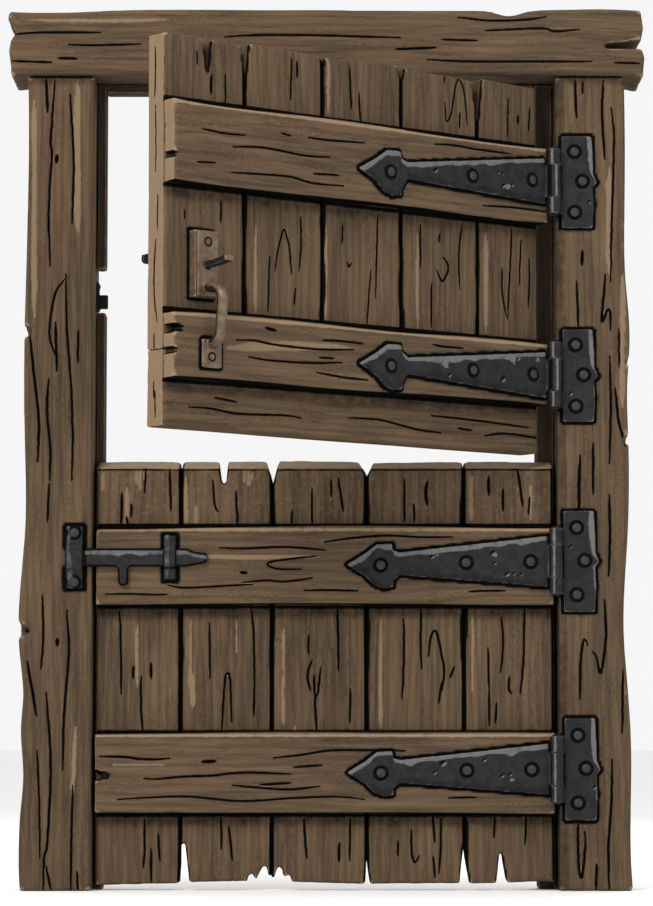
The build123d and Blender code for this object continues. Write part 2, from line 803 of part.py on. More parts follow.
# Height of each hinge's line, and how far its strap's spear hangs below that
upper_hinges = {"top": (upper_ledge_top[0] + strap_rise, high_spear_drop),
                "bottom": (upper_ledge_bottom[0] + low_strap_rise, spear_drop)}
lower_hinges = {"top": (lower_ledge_top[0] + strap_rise, spear_drop),
                "bottom": (lower_ledge_bottom[0] + strap_rise, spear_drop)}

# Hinges, with what is fixed to the post in the frame and what is fixed to the leaf in the leaf
post_rivets, post_holes = [], []
for leaf, pieces, hinges, plate_height, strap_size in (
        ("upper", upper_pieces, upper_hinges, upper_plate_height,
         (upper_strap_length, upper_strap_width, upper_neck_width, upper_spear_length)),
        ("lower", lower_pieces, lower_hinges, lower_plate_height,
         (lower_strap_length, lower_strap_width, lower_neck_width, lower_spear_length))):
    for place, (height, drop) in hinges.items():
        pieces[leaf + "_strap_" + place] = Pos(0, 0, height) * strap(*strap_size, drop)
        frame_pieces[leaf + "_hinge_plate_" + place] = hang(Pos(0, 0, height) * hinge_plate(plate_height))
        frame_pieces[leaf + "_hinge_pin_" + place] = hang(Pos(0, 0, height) * hinge_pin())
        for x, z in plate_rivets(plate_height):
            post_rivets.append(hang(rivet(x, height + z, strap_face)))
            post_holes.append(hang(rivet_hole(x, height + z, strap_face)))
frame_pieces["plate_rivets"] = group(post_rivets)

# Frame timbers: bulges of a post's outer edge (share of the height, bulge) and chips out of it
# (share of the height, tall, bite, depth)
hinge_post_bulges = [(0, 9), (0.066, 4), (0.197, 5), (0.323, -12), (0.436, 1), (0.553, 4), (0.623, 3),
                     (0.67, 9), (0.749, 0), (0.849, -1), (1, -1)]
latch_post_bulges = [(0, 8), (0.06, 12), (0.1, 7), (0.14, 1), (0.2, 8), (0.234, 3), (0.283, 13), (0.387, 11),
                     (0.438, 3), (0.555, 5), (0.726, 5), (0.806, 1), (1, 1)]
hinge_post_chips = [(0.549, 44, 12, 90), (0.645, 30, 9, 70)]
latch_post_chips = [(0.683, 50, 16, 110), (0.316, 44, 17, 90)]

# The lintel: dips of its upper edge (share of the length, dip), wander of its ends (share of the
# height, out), and splits (end, side, mouth, width, tip, run, depth)
lintel_dips = [(0, -8), (0.078, -10), (0.158, -4), (0.236, 0), (0.347, -1), (0.532, -5), (0.676, -6),
               (0.72, -6), (0.745, -6.5), (0.758, -9), (0.77, -15), (0.785, -20), (0.8, -17), (0.815, -9),
               (0.84, -4.5), (0.87, -3), (0.916, -1), (0.996, -5)]
lintel_right_end = [(0.7, 0), (0.468, -9), (0.26, 2), (-0.05, -3)]
lintel_left_end = [(0.4, 0), (0.52, 4), (0.62, 14), (0.7, 8), (0.85, -4)]
lintel_splits = [(lintel_right, 1, 0.468, 24, 0.387, 0.132, frame_depth + 1),
                 (lintel_left, -1, 0.642, 15, 0.67, 0.06, 80)]

latch_post_holes = [hang(rivet_hole(x, z, ledge_front - bow_stock)) for x, z in keeper_nails()]
latch_post_holes += [hang(side_screw(z, True)) for z in catch_screws()]

frame_pieces["hinge_post"] = cut_by(
    post(hinge_jamb, 1, hinge_post_width, hinge_post_bulges, hinge_post_chips), post_holes)
frame_pieces["latch_post"] = cut_by(
    post(latch_jamb, -1, latch_post_width, latch_post_bulges, latch_post_chips), latch_post_holes)
frame_pieces["lintel"] = lintel()
frame_pieces["hinge_stop"] = stop(hinge_jamb - hinge_stop_width, hinge_jamb, 0, opening_height)
frame_pieces["latch_stop_lower"] = stop(latch_jamb, latch_jamb + stop_width, 0, notch_low)
frame_pieces["latch_stop_upper"] = stop(latch_jamb, latch_jamb + stop_width, notch_high, opening_height)
frame_pieces["head_stop"] = stop(latch_jamb + stop_width, hinge_jamb - hinge_stop_width,
                                 opening_height - stop_width, opening_height)
frame_pieces["bolt_keeper"] = hang(keeper())
frame_pieces["keeper_nails"] = group(hang(rivet(x, z, ledge_front - bow_stock)) for x, z in keeper_nails())
frame_pieces["latch_catch"] = hang(catch())
frame_pieces["catch_screws"] = group(hang(side_screw(z)) for z in catch_screws())

# Upper leaf
upper_rivets = [(x, height + z) for height, drop in upper_hinges.values()
                for x, z in strap_rivets(upper_strap_length, upper_spear_length, drop)]
upper_nails = nails_of(upper_boards, (upper_ledge_top, upper_ledge_bottom), rail_top)
upper_cutters = [nail_hole(*place) for place in upper_nails]
upper_cutters += [rivet_hole(x, z, strap_face) for x, z in upper_rivets]
upper_cutters += [screw_hole(*place) for place in latch_screws()]
upper_splits = [top_split(x, width, run, upper_top) for x, width, run in (
    (128, 30, 128), (243, 30, 130), (486, 24, 44), (740, 34, 48), (994, 36, 158))]
latch_cutters = [lever_slot(board_front, board_back, lever_thickness / 2)] + staple_legs(shank_clearance)
latch_cutters.append(rod(pivot_radius + shank_clearance, bar_pivot, bar_middle, board_back - pivot_depth - 1,
                         board_back + 1))
for number, board in enumerate(make_boards(upper_boards, rail_top + seam_gap, upper_top,
                                           upper_splits + latch_cutters + upper_cutters), 1):
    upper_pieces["upper_board_" + str(number)] = board
rail_face = closed_face([(free_edge, upper_bottom + rail_slope), (hinge_edge, upper_bottom),
                         (hinge_edge, rail_top), (free_edge, rail_top)])
upper_pieces["upper_bottom_rail"] = cut_by(
    ease_front(slab(rail_face, board_front, board_back), board_arris), upper_cutters)
upper_pieces["upper_ledge_top"] = make_ledge(
    upper_ledge_top, [2, -3, 3, 0, -3, 1], [(40, 9, 66), (-34, 12, 40)], upper_cutters)
upper_pieces["upper_ledge_bottom"] = make_ledge(
    upper_ledge_bottom, [-2, 3, 0, -3, 2, 0], [(40, 20, 74), (-14, 14, 40)], upper_cutters)
upper_pieces["upper_strap_rivets"] = group(rivet(x, z, strap_face) for x, z in upper_rivets)
upper_pieces["upper_nails"] = group(nail(*place) for place in upper_nails)
upper_pieces["latch_packing"] = packing_block()
upper_pieces["latch_handle"] = latch_handle()
upper_pieces["latch_screws"] = group(screw(*place) for place in latch_screws())
upper_pieces["lever_pin"] = lever_pin()
upper_pieces["thumb_lever"] = thumb_lever()
upper_pieces["latch_bar"] = latch_bar()
upper_pieces["bar_stud"] = bar_stud()
upper_pieces["bar_staple"] = staple()

# Lower leaf
lower_rivets = [(x, height + z) for height, drop in lower_hinges.values()
                for x, z in strap_rivets(lower_strap_length, lower_spear_length, drop)]
lower_nails = nails_of(lower_boards, (lower_ledge_top, lower_ledge_bottom))
lower_cutters = [nail_hole(*place) for place in lower_nails]
lower_cutters += [rivet_hole(x, z, strap_face) for x, z in lower_rivets] + guide_spikes(shank_clearance)
lower_splits = [top_split(x, width, run, lower_top) for x, width, run in (
    (221, 14, 40), (332, 26, 118), (461, 36, 76), (709, 46, 48), (965, 14, 40))]
lower_splits += [foot_split(x, width, run, foot_gap) for x, width, run in (
    (231, 30, 160), (711, 16, 90), (965, 30, 126), (1062, 32, 108))]
for number, board in enumerate(make_boards(lower_boards, foot_gap, lower_top, lower_splits
                                           + [rotten_foot(), weathering()] + lower_cutters), 1):
    lower_pieces["lower_board_" + str(number)] = board
lower_pieces["lower_ledge_top"] = make_ledge(
    lower_ledge_top, [-4, -2, 2, 4, 0, -2], [(-62, 8, 36)], lower_cutters)
lower_pieces["lower_ledge_bottom"] = make_ledge(
    lower_ledge_bottom, [-3, 0, 3, 2, 3, 2], [(-4, 27, 66)], lower_cutters)
lower_pieces["lower_strap_rivets"] = group(rivet(x, z, strap_face) for x, z in lower_rivets)
lower_pieces["lower_nails"] = group(nail(*place) for place in lower_nails)
lower_pieces["bolt_guide"] = guide()
lower_pieces["slide_bolt"] = slide_bolt()

for pieces, angle in ((upper_pieces, open_angle), (lower_pieces, 0)):
    for name, shape in pieces.items():
        export_step(hang(shape, angle), "parts/" + name + ".step")
for name, shape in frame_pieces.items():
    export_step(shape, "parts/" + name + ".step")
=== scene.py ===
# Weathered two-leaf plank stable door in a rough timber frame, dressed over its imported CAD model.
# Lists of splits and worn streaks hold a width, then points, in millimetres: on a leaf they are
# measured from its free edge and from the ground, on the frame they are x and height, and on a
# free end, as in endSplits, they are measured from the front and from the ground.
import json
import math
from types import SimpleNamespace

import bmesh
import bpy
import numpy as np
from mathutils import Matrix, Vector


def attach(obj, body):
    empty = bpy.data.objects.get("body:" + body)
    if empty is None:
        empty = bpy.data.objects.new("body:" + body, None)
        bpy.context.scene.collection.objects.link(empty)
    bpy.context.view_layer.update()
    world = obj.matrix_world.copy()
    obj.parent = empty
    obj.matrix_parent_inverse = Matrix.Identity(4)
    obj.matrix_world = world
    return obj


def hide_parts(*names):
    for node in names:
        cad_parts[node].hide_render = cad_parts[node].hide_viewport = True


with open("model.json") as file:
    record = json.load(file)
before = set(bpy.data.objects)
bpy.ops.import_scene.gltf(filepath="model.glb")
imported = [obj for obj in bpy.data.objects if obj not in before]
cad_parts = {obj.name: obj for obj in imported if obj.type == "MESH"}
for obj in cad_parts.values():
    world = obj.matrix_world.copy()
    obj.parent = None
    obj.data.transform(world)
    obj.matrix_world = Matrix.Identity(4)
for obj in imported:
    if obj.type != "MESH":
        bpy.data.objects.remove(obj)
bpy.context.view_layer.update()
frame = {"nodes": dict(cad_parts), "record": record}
nodes = frame["nodes"]
bodyOf = {node: body for body, members in frame["record"]["behaviour"]["bodies"].items() for node in members}
print("door frame and leaves loaded:", len(nodes), "nodes")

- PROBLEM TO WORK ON
Going down the listing above, begin printing at the line with "for pieces, angle" and finish with the line with "if empty is", exactly as they appear.

- RESULT OF THIS EXERCISE
for pieces, angle in ((upper_pieces, open_angle), (lower_pieces, 0)):
    for name, shape in pieces.items():
        export_step(hang(shape, angle), "parts/" + name + ".step")
for name, shape in frame_pieces.items():
    export_step(shape, "parts/" + name + ".step")
=== scene.py ===
# Weathered two-leaf plank stable door in a rough timber frame, dressed over its imported CAD model.
# Lists of splits and worn streaks hold a width, then points, in millimetres: on a leaf they are
# measured from its free edge and from the ground, on the frame they are x and height, and on a
# free end, as in endSplits, they are measured from the front and from the ground.
import json
import math
from types import SimpleNamespace

import bmesh
import bpy
import numpy as np
from mathutils import Matrix, Vector


def attach(obj, body):
    empty = bpy.data.objects.get("body:" + body)
    if empty is None:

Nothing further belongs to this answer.